Joe Miller, a political unknown supported by Sarah Palin and the Tea Party, is leading Senator Lisa Murkowski in Alaska’s Republican Senate primary by 3 points. With 84 percent of precincts reporting, Miller is ahead with 51.45% (45,188 votes) to Murkowski’s 48.55% (42,633 votes). While Miller is on-track to defeating Murkowski, the race remains undecided until some 16,000 absentee ballots are counted.
Miller credited the support of former Alaska Governor Sarah Palin for his possible upset. “I’m absolutely certain that was pivotal,” he said. Not surprisingly, Senator Murkowski had a different take on Palin’s support for her opponent. “I think she’s out for her own self-interest. I don’t think she’s out for Alaska’s interest,” Murkowski said.
Senator Murkowski and Sarah Palin have a history of conflict. In 2006, Palin resoundingly defeated Murkowski’s father in the GOP primary for governor. Frank Murkowski came in third place during that primary and received only 19 percent of the vote. Coincidentally, he had appointed his daughter to the Senate seat that he left empty upon assuming the governor’s office in 2002.

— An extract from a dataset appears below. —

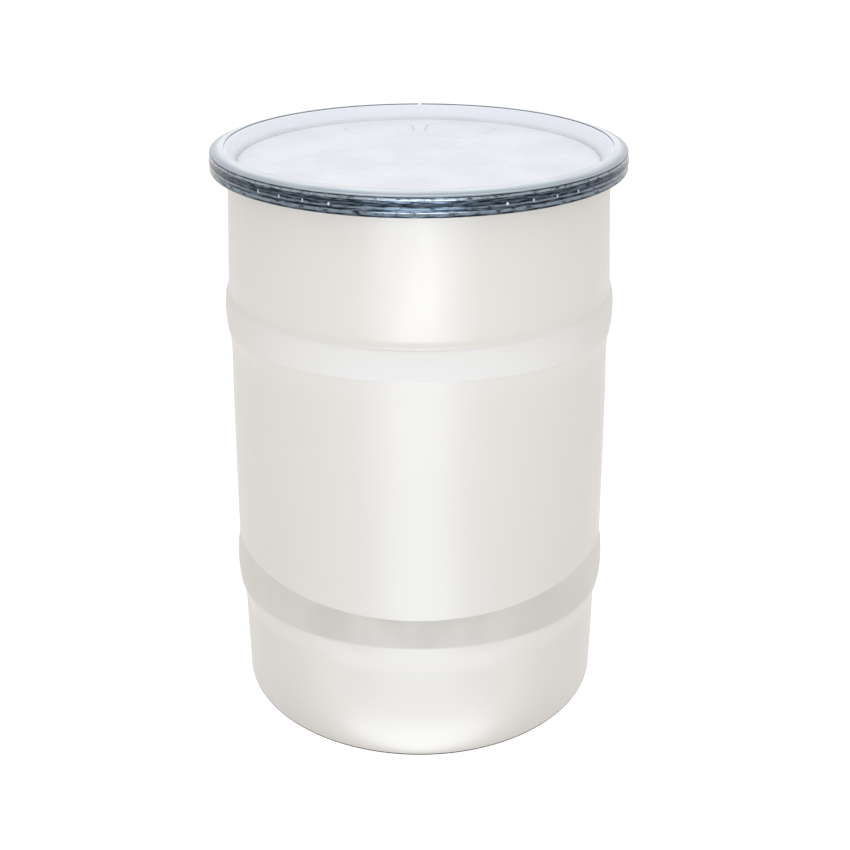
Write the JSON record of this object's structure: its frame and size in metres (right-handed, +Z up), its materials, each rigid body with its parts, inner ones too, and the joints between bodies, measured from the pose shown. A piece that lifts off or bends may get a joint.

If Miller pulls off the victory, he could put this seat into play for the Democrats. Murkowski was seen as a safe choice, but with a far-right political unknown taking the Republican Party’s nomination, it is possible that Democrats could make this race competitive. It was only two years ago that Mark Begich defeated incumbent Senator Ted Stevens, the longest serving Republican member at the time.